In 1906, F. Schmidlin, electrician, business located at 83 Elizabeth Street, Sydney, New South Wales advertised equipment available from his line of goods, that included portable accumulators for x-ray work and x-ray apparatus kept in stock with “a complete X-Ray Apparatus is always in readiness for Screen Examinations or to take Radiographs of Patients”.

==Coverage in the local press==
In an effort to depict the mindset of the time and place, a few articles are reproduced here. In a typical example of the work that Schmidlin was called upon to perform, the Sydney Morning Herald carried this story on 15 August 1896.
The Rontgen Rays and Surgery.
The bullet in the leg of the man Acheson, who was shot near Tilpa, and is now in the Sydney Hospital, was located by means of the Rontgen rays applied by Mr. Schmidlin. The bullet was found near the bone. Dr. R. Steer Bowker performed an operation yesterday, and was successful in extracting the bullet without difficulty. - Sydney Morning Herald

Another such demonstration of the expertise of Schmidlin and witnessed by prominent medical men of the day, was recorded in the 22 August 1896 issue of The Town and Country Journal.
The Rontgen Rays. Successful Use at Sydney Hospital.

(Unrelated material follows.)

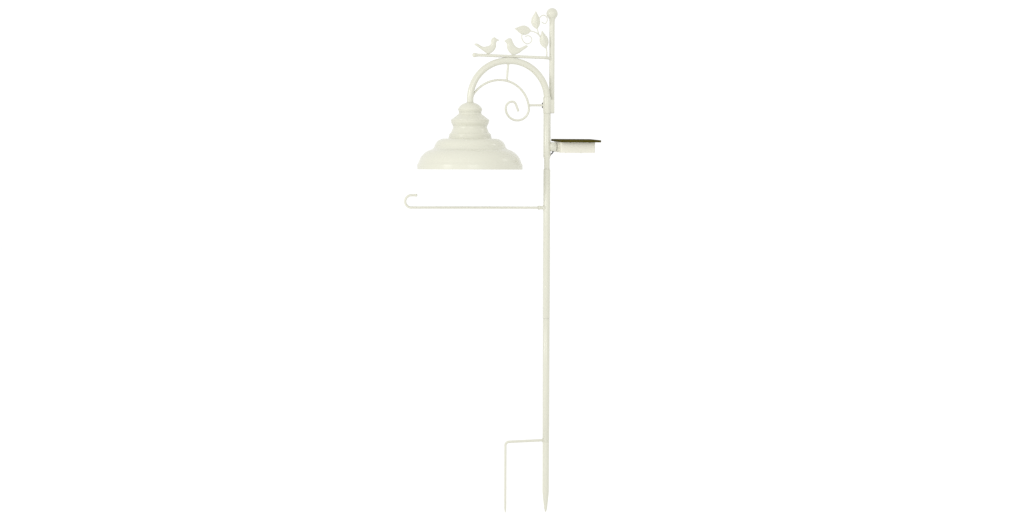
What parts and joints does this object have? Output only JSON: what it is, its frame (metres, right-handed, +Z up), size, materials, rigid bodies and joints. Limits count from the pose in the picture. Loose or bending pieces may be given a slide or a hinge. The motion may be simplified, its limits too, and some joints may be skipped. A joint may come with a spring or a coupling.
{
  "type": "solar lamp post with feeder hook",
  "caption": "Cream garden lamp post with a bell shade on an arch, a bird and leaf topper, a tilting solar box, a feeder hook arm and a stepped ground stake.",
  "frame": {"origin": "on the pole axis at the seam between ground stake and lower pole, at ground level", "axes": "+Z up the pole, +X towards the solar box, -Y towards the front"},
  "size_m": [0.5985, 0.318, 1.5289],
  "materials": {
    "enamel": "gloss cream enamel",
    "rubber": "black rubber",
    "lead": "black cable sheath",
    "steel": "zinc plated",
    "black_screw": "black screw heads",
    "board": "green circuit board",
    "lens": "frosted diffuser",
    "housing": "cream moulded",
    "box_plastic": "cream moulded",
    "frame_plastic": "dark brown moulded",
    "cells": "dark cells under clear resin",
    "battery": "wrapped cell",
    "black_plastic": "black moulded"
  },
  "bodies": {
    "ground_section": {"ground_stake": "enamel", "lower_pole": "enamel", "step_prong": "enamel"},
    "middle_section": {"middle_pole": "enamel", "hook_boss": "enamel", "boss_washer": "enamel"},
    "hook": {"hook_arm": "enamel"},
    "top_section": {"top_pole": "enamel", "solar_knuckle": "enamel", "pivot_stud": "steel", "pivot_washer": "rubber", "pivot_nut": "steel", "lead_grommets": "rubber", "panel_lead": "lead"},
    "head": {"joint_sleeve": "enamel", "arch_tube": "enamel", "arch_scroll": "enamel", "scroll_strut": "enamel", "sleeve_strut": "enamel", "strut_saddle": "enamel", "saddle_screws": "black_screw", "topper_post": "enamel", "finial_ball": "enamel", "topper_bracket": "enamel", "bracket_screws": "enamel", "perch_bar": "enamel", "perch_tip": "enamel", "bird_left": "enamel", "bird_right": "enamel", "vine_stem": "enamel", "vine_branch": "enamel", "leaf_top": "enamel", "leaf_left": "enamel", "leaf_right": "enamel", "tendril_upper": "enamel", "tendril_lower": "enamel", "stem_plug": "steel", "lamp_stem": "steel", "shade_cap": "enamel", "shade_gallery": "enamel", "shade_bowl": "enamel", "stem_nut": "steel", "led_housing": "housing", "housing_nut": "steel", "led_board": "board", "led_lens": "lens", "lamp_lead": "lead"},
    "solar_unit": {"solar_box": "box_plastic", "panel_frame": "frame_plastic", "solar_cells": "cells", "box_screws": "steel", "battery_door": "box_plastic", "door_screws": "steel", "battery": "battery", "circuit_board": "board", "switch_body": "black_plastic", "battery_lead": "lead"},
    "switch": {"switch_knob": "black_plastic"}
  },
  "joints": [
    {"name": "middle_section_turn", "type": "hinge", "parent": "ground_section", "child": "middle_section", "pos_m": [0, 0, 0.374], "axis": [0, 0, 1], "continuous": true},
    {"name": "hook_turn", "type": "hinge", "parent": "middle_section", "child": "hook", "pos_m": [-0.026, 0, 0.7105], "axis": [1, 0, 0], "range_deg": [-90, 90]},
    {"name": "top_section_turn", "type": "hinge", "parent": "middle_section", "child": "top_section", "pos_m": [0, 0, 0.827], "axis": [0, 0, 1], "continuous": true},
    {"name": "head_turn", "type": "hinge", "parent": "top_section", "child": "head", "pos_m": [0, 0, 0.997], "axis": [0, 0, 1], "range_deg": [-90, 90]},
    {"name": "solar_tilt", "type": "hinge", "parent": "top_section", "child": "solar_unit", "pos_m": [0.0297, 0, 0.8954], "axis": [1, 0, 0], "range_deg": [-50, 50]},
    {"name": "switch_slide", "type": "slide", "parent": "solar_unit", "child": "switch", "axis": [1, 0, 0], "range_m": [0, 0.004]}
  ]
}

A series of interesting experiments with the Rontgen rays were completed at Sydney Hospital on the afternoon of August 14 by Mr. Schmidlin, electrician of Elizabeth – street. Under a 6 in Rumkorff induction coil and a Crookes focus tube previously exhausted, he photographed, or more properly speaking, shadowgraphed the bullet wound on the inside of the right thigh of Frederick Atcheson, the victim of the Tilpa shooting case. Mr. Schmidlin used extra rapid full plates, and allowed half an hour exposure in each case. The plate, wrapped in specially prepared silk and paper to protect it against the natural light, was placed immediately beneath the patient’s leg on the opposite side to the wound. Then the wound itself was laid bare, and with the patient stretched at full length in bed, and perfectly at ease, the fluorescent rays were flashed intermittently, and a splendid shadowgraph picture was the result. The bones of the leg were clearly defined, and the bullet itself equally so. A second exposure from a slightly different position was afterwards taken with another full plate for the purpose of showing the exact angle of the embedded bullet. Atcheson was placed under chloroform, and Dr. Bowker cut into the wound and removed the bullet with ease. The patient, said the doctors present, is necessarily subject to the usual dangers arising from surgery, but as an operation, success was complete and emphatic. Those who witnessed the removal were Drs. McCormick, Goode, Chisholm, Binnie (medical superintendent of Sydney Hospital) and others, including the resident medical staff of the institution. - The Town and Country Journal.

==Name change==
On 12 October 1925, Frank Schmidlin published a notice that declared his name to be changed to Frank Smidlin. Frank Smidlin of Anzac-parade, South Kensington near Sydney in New South Wales, medical practitioner, gave notice to abandon the name of Schmidlin.